Was fünf, sechs Tage für einen Unterschied machen können: Noch am Abend in der Bundestagswahl hatten die Grünen nicht den Eindruck erweckt, als gäbe es eine große Dynamik Richtung einer Koalition mit der Union. Spitzenkandidat Jürgen Trittin, der der Parteilinken zugerechnet wird, hat ein solches Bündnis zwar nicht kategorisch ausgeschlossen - was genügte, um bei der Basis schon für Unruhe zu sorgen - doch das war es auch schon.

Doch es kam, wie es zu erwarten war: Von Tag zu Tag melden sich nun immer mehr Grüne zu Wort, die einer Schwarz-Grünen Koalition auf Bundesebene durchaus etwas abgewinnen können (auf Landesebene gab es das bisher nur in Hamburg, und es war kein Erfolgsmodell). Am deutlichsten war die Einlassung des Stuttgarter Oberbürgermeisters Fritz Kuhn: "Es gibt offenbar den Wunsch der Bevölkerung, Ökologie und Wirtschaft zusammenzuführen. Es ist unsere Pflicht zu schauen, ob ein schwarz-grünes Bündnis das könnte", sagte er der "Süddeutschen Zeitung".

Özdemir: "Bin weiterhin sehr skeptisch"

Parteichef Cem Özdemir, der nach den Verlusten bei der Bundestagswahl - die Partei war von 10,7 auf 8,4 Prozent gefallen - sein Amt zwar zur Verfügung stellte, aber wieder kandidieren will, spricht immerhin schon davon, im Falle von Sondierungen eine breitere Delegation aufzustellen. Man macht sich also bei den Grünen schon ernsthafte Gedanken. Gleichzeitig meinte Özedemir allerdings, er sei "weiterhin sehr skeptisch", ob die Hindernisse für ein Bündnis mit der Union überwunden werden könnten." Anders gelesen: Man will es immerhin probieren, diese Hindernisse zu überwinden.

Parallel dazu kann man sich offenbar auch in der Union immer stärker mit einem Schwarz-Grünen Bündnis anfreunden, es gibt zahlreiche Wortmeldungen in diese Richtung. "Schwarz-Grün ist eine attraktive Alternative", sagte der 83-jährige Ex-Generalsekretär Heiner Geißler im "Handelsblatt". Auch Finanzminister Wolfgang Schäuble ließ gewisse Sympathien zumindest erahnen.

Blufft CDU oder ist sie bereit für Schwarz-Grün?

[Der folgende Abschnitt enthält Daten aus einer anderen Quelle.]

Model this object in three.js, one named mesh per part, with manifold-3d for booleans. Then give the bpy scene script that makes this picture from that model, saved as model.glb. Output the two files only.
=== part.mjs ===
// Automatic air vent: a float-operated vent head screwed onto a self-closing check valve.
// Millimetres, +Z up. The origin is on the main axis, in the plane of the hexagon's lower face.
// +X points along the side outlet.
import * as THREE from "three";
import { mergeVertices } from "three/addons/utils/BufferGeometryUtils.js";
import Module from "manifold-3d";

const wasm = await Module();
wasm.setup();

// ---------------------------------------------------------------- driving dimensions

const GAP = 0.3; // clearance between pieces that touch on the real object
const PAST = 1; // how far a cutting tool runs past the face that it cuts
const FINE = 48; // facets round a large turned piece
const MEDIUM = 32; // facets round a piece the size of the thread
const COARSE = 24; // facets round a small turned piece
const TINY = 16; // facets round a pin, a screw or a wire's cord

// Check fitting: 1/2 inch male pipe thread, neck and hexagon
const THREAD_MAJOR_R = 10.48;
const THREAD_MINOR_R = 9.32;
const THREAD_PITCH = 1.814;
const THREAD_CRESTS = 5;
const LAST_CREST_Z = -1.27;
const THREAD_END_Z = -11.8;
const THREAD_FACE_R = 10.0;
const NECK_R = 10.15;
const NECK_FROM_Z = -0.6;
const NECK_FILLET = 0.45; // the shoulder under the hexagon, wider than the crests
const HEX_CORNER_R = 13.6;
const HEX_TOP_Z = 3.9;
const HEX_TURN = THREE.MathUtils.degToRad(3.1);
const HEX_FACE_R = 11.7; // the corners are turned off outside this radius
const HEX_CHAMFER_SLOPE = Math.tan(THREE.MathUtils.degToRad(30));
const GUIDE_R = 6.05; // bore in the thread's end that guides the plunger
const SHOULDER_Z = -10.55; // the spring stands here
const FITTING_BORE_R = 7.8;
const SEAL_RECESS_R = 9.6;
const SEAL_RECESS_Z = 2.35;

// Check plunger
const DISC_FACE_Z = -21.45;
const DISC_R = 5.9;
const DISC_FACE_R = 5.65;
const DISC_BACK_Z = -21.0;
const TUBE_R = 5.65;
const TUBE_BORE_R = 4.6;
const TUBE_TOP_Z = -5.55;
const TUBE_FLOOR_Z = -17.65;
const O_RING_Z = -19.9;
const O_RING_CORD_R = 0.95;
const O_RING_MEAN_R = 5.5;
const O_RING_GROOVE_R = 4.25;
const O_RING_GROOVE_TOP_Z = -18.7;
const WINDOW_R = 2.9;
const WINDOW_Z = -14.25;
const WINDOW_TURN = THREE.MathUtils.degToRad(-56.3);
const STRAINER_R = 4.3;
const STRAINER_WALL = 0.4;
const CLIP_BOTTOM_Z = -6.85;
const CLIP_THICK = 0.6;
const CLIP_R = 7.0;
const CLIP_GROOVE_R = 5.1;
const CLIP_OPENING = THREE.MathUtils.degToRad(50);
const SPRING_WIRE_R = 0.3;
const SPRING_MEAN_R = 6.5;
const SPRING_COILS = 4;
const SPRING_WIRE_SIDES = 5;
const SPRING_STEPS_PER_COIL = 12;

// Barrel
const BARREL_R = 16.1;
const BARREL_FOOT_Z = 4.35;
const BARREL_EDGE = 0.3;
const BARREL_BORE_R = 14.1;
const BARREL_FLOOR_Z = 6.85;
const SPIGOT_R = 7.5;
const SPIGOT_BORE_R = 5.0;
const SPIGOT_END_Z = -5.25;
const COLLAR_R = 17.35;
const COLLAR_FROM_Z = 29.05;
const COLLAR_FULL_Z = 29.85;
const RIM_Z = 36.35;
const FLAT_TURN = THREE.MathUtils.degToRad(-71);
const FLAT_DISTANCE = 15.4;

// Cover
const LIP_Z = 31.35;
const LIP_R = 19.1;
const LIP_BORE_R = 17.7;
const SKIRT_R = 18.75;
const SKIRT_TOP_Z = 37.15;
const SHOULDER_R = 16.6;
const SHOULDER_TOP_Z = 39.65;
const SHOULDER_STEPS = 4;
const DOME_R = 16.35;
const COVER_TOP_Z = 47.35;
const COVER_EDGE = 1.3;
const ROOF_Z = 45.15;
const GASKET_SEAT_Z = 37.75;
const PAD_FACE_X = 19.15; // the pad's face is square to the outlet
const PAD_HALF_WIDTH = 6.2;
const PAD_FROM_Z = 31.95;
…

Am Freitag erhielt die Debatte dann eine neue Qualität: Umweltminister Peter Altmeier von der CDU sprach plötzlich nicht mehr von Sondierungen, sondern bereits von der nächsten Stufe, von Koalitionsverhandlungen: "Klimaschutz muss prominent in neuen Koalitionsvertrag" zitierte der Grüne Trittin auf Twitter Umweltminister Altmeier und fügte sarkastisch an: "Und wie war das in den letzten vier Jahren?" Altmeier antwortete prompt: "War gar nicht so schlecht, kann aber noch besser werden: Lassen Sie uns darüber in den Sondierungs- und Koalitionsgesprächen reden."

Ob die CDU nur blufft um die SPD, mit der sie ja zunächst sondieren will, gefügig zu machen, oder ob die Union tatsächlich bereit ist, die seit Jahren durch die Medienlandschaft gausternden Schwarz-Grün-Spekulationen in die Tat umzusetzen, werden die nächsten Wochen zeigen.